Ravello es una preciosidad. Estuvo muy vinculado a Amalfi durante la Edad Media. Encaramado en un alto sobre el mar, es pequeño, antiguo, tranquilo (al menos ahora, supongo que en verano no). Hay que pasear por sus calles estrechas y descubrir sus edificios con elementos arabizantes, sus patios y sobre todo sus vistas sobre la costa. Y no dejar de visitar la joya de Villa Rufolo, un antiguo palacio construido en los siglos XIII y XIV y comprada en el XIX por un escocés que se prendó de ella y la remodeló conservando sus elementos árabes. Son famosos sus jardines, en donde se celebran cada año los conciertos del festival de Ravello en un marco inigualable. Lo que me pregunto es donde aparcarán los coches porque ahora, en marzo, la carretera imposible que comunica estas poblaciones ya tenía kilómetros de coches aparcados…

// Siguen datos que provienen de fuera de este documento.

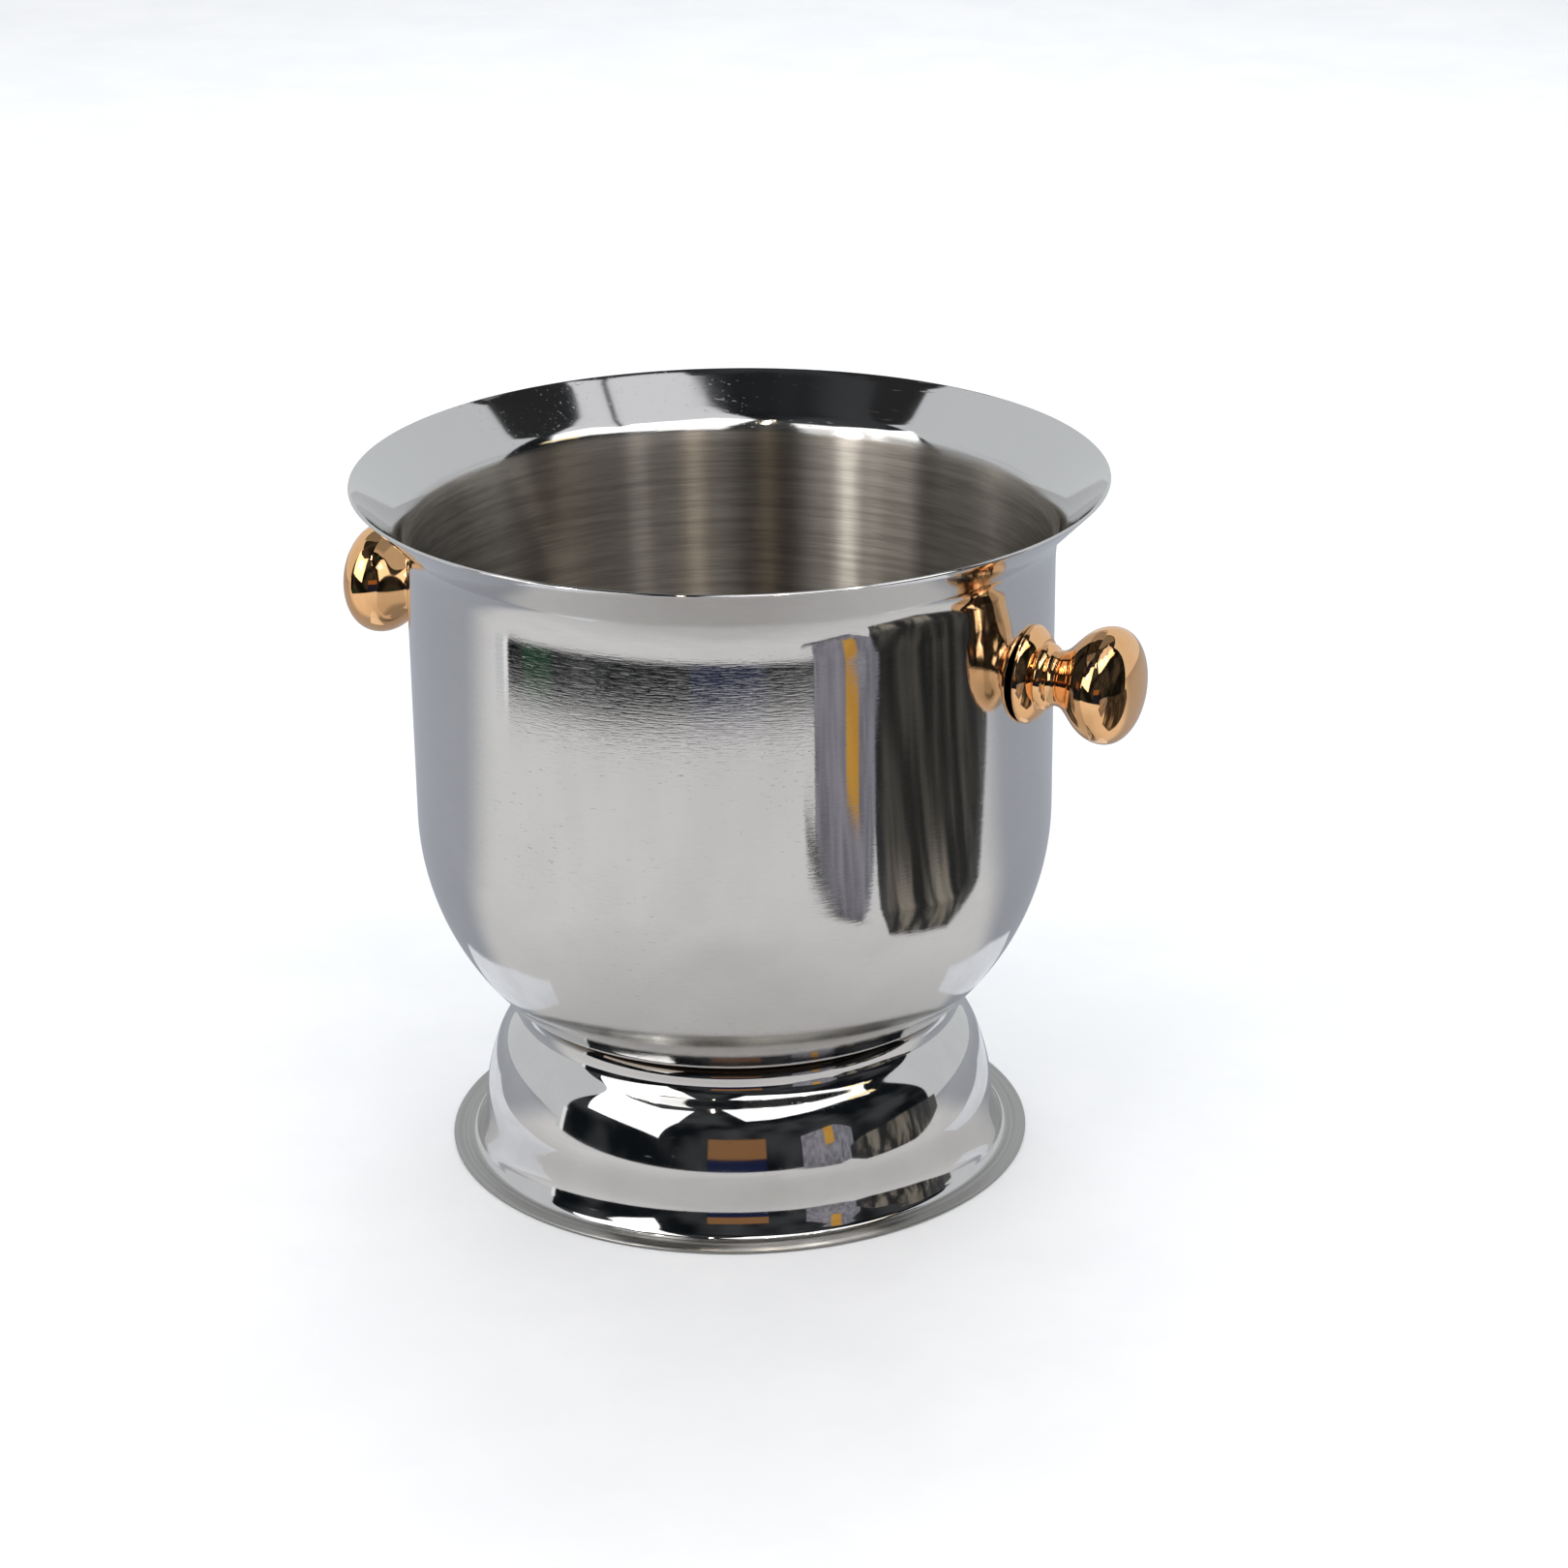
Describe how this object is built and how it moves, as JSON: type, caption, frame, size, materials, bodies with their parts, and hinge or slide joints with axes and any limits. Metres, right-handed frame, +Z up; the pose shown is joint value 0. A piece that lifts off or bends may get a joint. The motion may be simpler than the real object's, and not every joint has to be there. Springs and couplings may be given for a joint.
{
  "type": "champagne bucket",
  "caption": "Footed champagne bucket: round polished bowl with a flared rim, on a hollow bell-shaped foot, with mushroom side knobs screwed on through the wall.",
  "frame": {"origin": "on the table, on the bucket's centre line, under the middle of the foot", "axes": "+Z up along the centre line, +X through the right knob, -X through the left knob, Y across"},
  "size_m": [0.2554, 0.2196, 0.2075],
  "materials": {
    "polished_steel": "mirror-polished outside and flare, satin spun inside",
    "foot_steel": "mirror-polished with fine turning marks, satin flange",
    "copper_plate": "brass plated with mirror-bright copper",
    "fixing_steel": "plain machined",
    "seal_rubber": "matt"
  },
  "bodies": {
    "root": {"bowl": "polished_steel", "foot": "foot_steel", "foot_stud": "fixing_steel", "foot_washer": "fixing_steel", "foot_nut": "fixing_steel", "knob_right": "copper_plate", "knob_left": "copper_plate", "knob_screw_right": "fixing_steel", "knob_screw_left": "fixing_steel", "knob_washer_right": "fixing_steel", "knob_washer_left": "fixing_steel", "knob_seal_right": "seal_rubber", "knob_seal_left": "seal_rubber"}
  },
  "joints": []
}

A la vuelta de Ravello visitamos Amalfi tal como habíamos previsto y continuamos después hasta Positano cuyas casas se organizaron como un libro abierto sobre un atril. La estampa del conjunto es muy bonita: construcciones de tonos pastel unas encima de otras descendiendo por las dos laderas hasta el nivel del mar. Las vistas preciosas sobre la costa de aguas tranquilas, tonos azules y pinos mediterráneos de enormes copas están en la parte media y alta y a medida que vas bajando el pueblo se llena de tiendas para turistas, bares y cafeterías. Todo pensado para el turismo que debe ser desbordante en verano. Al final pienso que es más bonito desde fuera que desde dentro como ocurre con los pueblos blancos andaluces.




El último día estaba destinado a la visita de Capri. Desgraciadamente ese día amaneció nublado, frío, lluvioso, ventoso y con la mar picada. No nos pareció oportuno coger el barco hasta Capri. Así que pasamos un último día relajados en Sorrento y dejamos algo sin ver para de esta manera tener la excusa del regreso. Capri seguirá siempre ahí y quizá nosotros volveremos algún día por estas tierras costeras tan bonitas. Nunca se sabe.